Editor’s note: This article was initially published in The Daily Gazette, Swarthmore’s online, daily newspaper founded in Fall 1996. As of Fall 2018, the DG has merged with The Phoenix. See the about page to read more about the DG.
We regret the publication of this article in its current form. However, we have not removed it so as not to erase the record of our failure. Here is a link to our apology.
Since day one of freshman year, most Swarthmore students are excited to practice and preach the liberal values of tolerance and equality. They believe that Swarthmore is a highly progressive school where no one can be discriminated against because of their gender, race, sexuality, or socioeconomic status. The admissions department, in particular, preaches fairness in every regard. This process, however, is anything but fair.
For a school that places so much emphasis on equality, it’s surprising that need-blind admission is practically an absolute myth at Swarthmore.
Here’s why: while Swat may never see your parents’ actual income through the Common App, the admissions process is designed in a way where your income is implicitly indicated for anyone who is looking. The Common App can detect socioeconomic background easily, advantaging the most well off. Swarthmore’s use of these indicators certainly hinders socioeconomic diversity on campus.
An example of one of these indicators is the family background check. Swarthmore’s application asks for students’ parents’ professions and the high school they attended. If a student’s parents are both lawyers and the student attended an expensive prep school, this student likely has an advantage over a student who attended an average public school. So, why do they probably have this advantage? The admissions office has a real incentive to accept people with a wealthier background for two reasons: (1) They know wealthy students can afford full tuition. (2) They know rich parents are potential donors. Both mean more money for Swarthmore.
On top of that, in any system that values test scores, money is a huge advantage. The ability to pay for tutors, standardized test prep, college advising, and essay edits is invaluable. It’s a benefit most are not privy to. Other factors like legacy and connections can influence admissions decisions as well.
We must conclude with holistic honesty that universities and colleges know exactly who can pay and who can’t. In fact, the statistics clearly show it.
Nationwide, ninety-five percent of students from private schools attend a four-year institution. The average cost of private school is $15,000. But the odds grow even higher if a student comes from an elite private school, like Phillips Exeter Academy in New Hampshire, where the tuition is a staggering $45,000. Almost every student at these schools attends a four-year elite college or university. An absurdly high 5% of Harvard’s class of 2017 came from just seven high schools. Taken straight from the Swarthmore College website, “Fifty-eight percent of the admitted students come from public high schools, 27 percent from private independent schools, seven percent from parochial schools, and eight percent from schools overseas.” Not as bad as other top colleges, but still awfully hypocritical. Although the administration floats these numbers with a charitable glow, they do not reflect the national breakdown of students in the slightest. Ninety-percent of the national youth attend public school. Top schools consistently comprise only half of their enrollment with students from public institutions.

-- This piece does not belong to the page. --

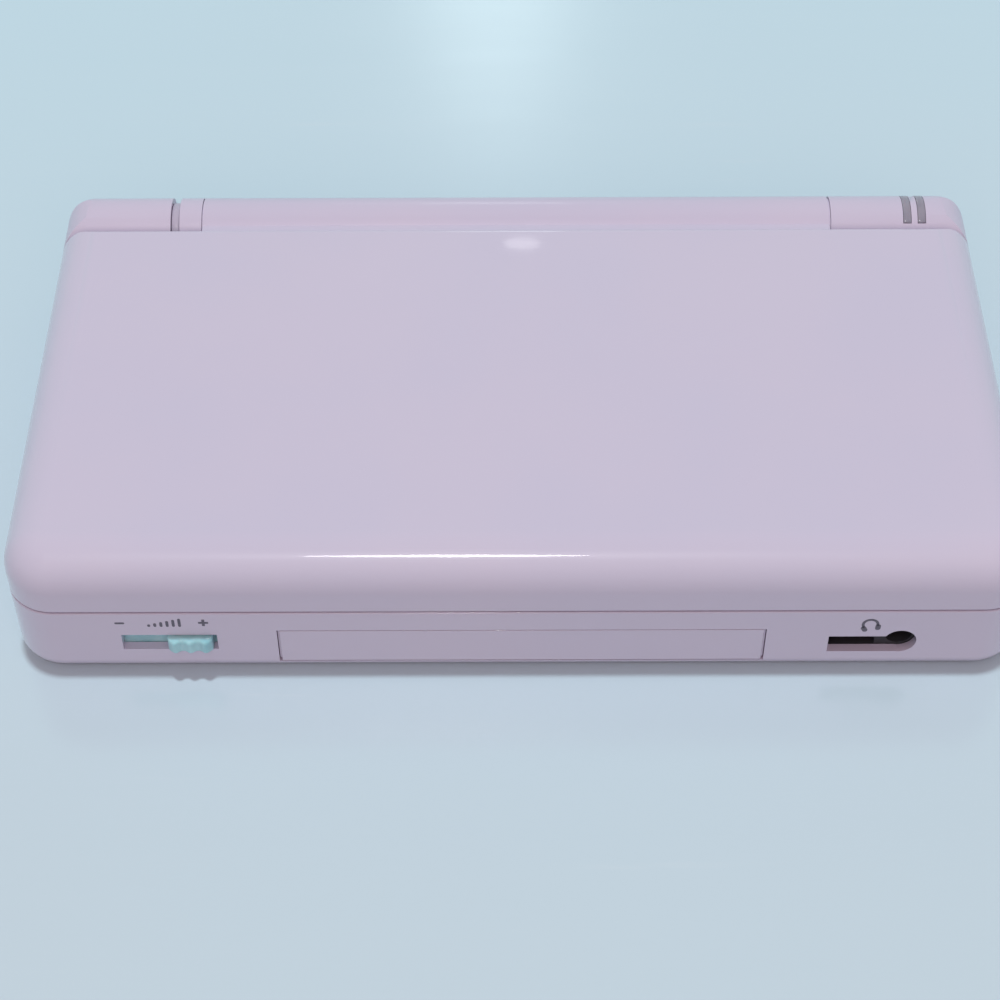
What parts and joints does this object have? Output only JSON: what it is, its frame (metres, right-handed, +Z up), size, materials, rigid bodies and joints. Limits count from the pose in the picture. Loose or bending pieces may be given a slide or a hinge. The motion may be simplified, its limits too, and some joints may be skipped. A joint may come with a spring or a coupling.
{
  "type": "clamshell handheld game console",
  "caption": "Closed clamshell handheld game console with a hinged lid, inner screens, buttons, direction pad, triggers, sliders, stylus and game slots.",
  "frame": {"origin": "on the table under the middle of the closed console", "axes": "+X to the player's right along the hinge, +Y to the rear where the hinge is, +Z up through the lid"},
  "size_m": [0.1338, 0.075, 0.0215],
  "materials": {
    "shell_pink": "glossy clear-coated moulding",
    "face_pink": "fine matte moulding",
    "slider_aqua": "translucent satin moulding",
    "stylus_white": "satin moulding",
    "lamp_grey": "clear windows, unlit",
    "black_plastic": "black moulding",
    "grey_plastic": "grey moulding",
    "battery_grey": "battery case",
    "board_green": "solder resist",
    "ribbon_amber": "polyimide film",
    "steel": "plated steel",
    "rubber_grey": "soft moulded rubber",
    "silicone": "silicone sheet",
    "screen_glass": "dark screen glass",
    "lcd_module": "display module"
  },
  "bodies": {
    "base": {"base_tub": "shell_pink", "battery_cover": "shell_pink", "battery_cover_screw": "steel", "base_screws": "steel", "feet": "rubber_grey", "battery": "battery_grey", "main_board": "board_green", "wifi_board": "board_green", "cartridge_connector": "black_plastic", "card_cage": "steel", "power_socket": "black_plastic", "headphone_jack": "black_plastic", "volume_switch": "grey_plastic", "power_switch": "grey_plastic", "stylus_silo": "face_pink", "pad_membrane": "silicone", "button_membrane": "silicone", "small_membrane": "silicone", "lower_lcd": "lcd_module", "touch_glass": "screen_glass", "face_plate": "face_pink", "led_windows": "lamp_grey", "left_trigger_pin": "steel", "right_trigger_pin": "steel", "left_trigger_spring": "steel", "right_trigger_spring": "steel", "hinge_unit": "steel", "ribbon_bush": "steel"},
    "lid": {"lid_shell": "shell_pink", "lid_frame": "face_pink", "upper_lens": "screen_glass", "upper_lcd": "lcd_module", "left_speaker": "black_plastic", "right_speaker": "black_plastic", "microphone": "steel", "lid_bumpers": "rubber_grey", "lid_screws": "steel", "hinge_shaft": "steel", "hinge_collar": "shell_pink", "screen_ribbon": "ribbon_amber"},
    "pad_rocker": {"pad_pivot": "grey_plastic"},
    "pad": {"direction_pad": "face_pink"},
    "top_button": {"top_button": "face_pink"},
    "bottom_button": {"bottom_button": "face_pink"},
    "left_button": {"left_button": "face_pink"},
    "right_button": {"right_button": "face_pink"},
    "start_button": {"start_button": "face_pink"},
    "select_button": {"select_button": "face_pink"},
    "power_knob": {"power_knob": "face_pink"},
    "volume_knob": {"volume_knob": "slider_aqua"},
    "left_trigger": {"left_trigger": "shell_pink"},
    "right_trigger": {"right_trigger": "shell_pink"},
    "stylus": {"stylus": "stylus_white"},
    "cartridge_cover": {"cartridge_cover": "shell_pink"}
  },
  "joints": [
    {"name": "lid_hinge", "type": "hinge", "parent": "base", "child": "lid", "pos_m": [0, 0.03235, 0.0169], "axis": [-1, 0, 0], "range_deg": [0, 160]},
    {"name": "pad_left_right", "type": "hinge", "parent": "base", "child": "pad_rocker", "pos_m": [-0.0495, -0.001, 0.00955], "axis": [0, 1, 0], "range_deg": [-3, 3], "stiffness_Nm_per_rad": 0.15},
    {"name": "pad_up_down", "type": "hinge", "parent": "pad_rocker", "child": "pad", "pos_m": [-0.0495, -0.001, 0.00955], "axis": [1, 0, 0], "range_deg": [-3, 3], "stiffness_Nm_per_rad": 0.15},
    {"name": "top_press", "type": "slide", "parent": "base", "child": "top_button", "axis": [0, 0, -1], "range_m": [0, 0.0006], "stiffness_N_per_m": 1000},
    {"name": "bottom_press", "type": "slide", "parent": "base", "child": "bottom_button", "axis": [0, 0, -1], "range_m": [0, 0.0006], "stiffness_N_per_m": 1000},
    {"name": "left_press", "type": "slide", "parent": "base", "child": "left_button", "axis": [0, 0, -1], "range_m": [0, 0.0006], "stiffness_N_per_m": 1000},
    {"name": "right_press", "type": "slide", "parent": "base", "child": "right_button", "axis": [0, 0, -1], "range_m": [0, 0.0006], "stiffness_N_per_m": 1000},
    {"name": "start_press", "type": "slide", "parent": "base", "child": "start_button", "axis": [0, 0, -1], "range_m": [0, 0.0006], "stiffness_N_per_m": 1000},
    {"name": "select_press", "type": "slide", "parent": "base", "child": "select_button", "axis": [0, 0, -1], "range_m": [0, 0.0006], "stiffness_N_per_m": 1000},
    {"name": "power_slide", "type": "slide", "parent": "base", "child": "power_knob", "axis": [0, 1, 0], "range_m": [0, 0.0023], "stiffness_N_per_m": 300},
    {"name": "volume_slide", "type": "slide", "parent": "base", "child": "volume_knob", "axis": [-1, 0, 0], "range_m": [0, 0.0056]},
    {"name": "left_trigger_press", "type": "hinge", "parent": "base", "child": "left_trigger", "pos_m": [-0.0524, 0.0332, 0.00715], "axis": [0, 0, 1], "range_deg": [0, 4], "stiffness_Nm_per_rad": 0.3},
    {"name": "right_trigger_press", "type": "hinge", "parent": "base", "child": "right_trigger", "pos_m": [0.0524, 0.0332, 0.00715], "axis": [0, 0, -1], "range_deg": [0, 4], "stiffness_Nm_per_rad": 0.3},
    {"name": "stylus_slide", "type": "slide", "parent": "base", "child": "stylus", "axis": [1, 0, 0], "range_m": [0, 0.088]},
    {"name": "cover_slide", "type": "slide", "parent": "base", "child": "cartridge_cover", "axis": [0, -1, 0], "range_m": [0, 0.03]}
  ]
}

Swarthmore doesn’t have to do this. Its endowment is currently $1.88 billion (over $1 million per student) and the school funds idiotic endeavors all the time (who could forget the esteemed “car wash” art exhibit a few years back). There’s a difference between needing money and wanting it. People can have more money than they could possibly know what to do with, and still want more. For a school so critical of materialist, capitalist, corporate America, it sure is greedy for some extra green.
Other top colleges have the same problem. In 2013, George Washington University admitted that it puts hundreds on its wait list every year because they cannot afford full tuition. Roughly 22,000 applicants fall into this category. Take a look at this article if you want to further your resentment for GW.
Reed College is also a notoriously elitist and hypocritical school with a “need-aware policy.” In 2009, the school faced a returning student body that needed more aid than previous years. Reed’s financial aid office looked at their list of newly accepted freshmen and told the admission department to strike more than a hundred students off the list because they needed aid. The administration subsequently requested immediate substitutions. Affluent students who could pay the full price received their acceptance letters within the next few weeks.
Do I think mixing finances and admissions is fundamentally wrong? Absolutely not. Colleges are, at a basic level, private institutions that need to worry about their long term sustainability. Demonizing wealthy students is not productive because, in the end, they are paying not just for their own education but also for the education of their hyper-liberal classmates who resent the upper class at its core. Is this fair? No. But life isn’t fair. That’s reality. Stop whining and get over it. “Check your privilege” should be replaced with a warm “thank you so, so much for being forced to pay for my opportunity.”
My problem is that Swarthmore speaks one way and acts another. Swarthmore has no right to brag about it’s socioeconomic diversity. It’s just as hypocritical as any other school. It’s just discreet about it, employing vague facts as a slimy marketing strategy.
A school shouldn’t be hyper-progressive in public and a money hog behind closed doors. Pick a side and be honest about it! In the end, I’m sure Swarthmore will pick the side with more money.
We need to replace the term “need-blind” with “need-aware.” Our college is actually “completely aware.” Let’s not forget that Swarthmore is very much looking out for its own interests.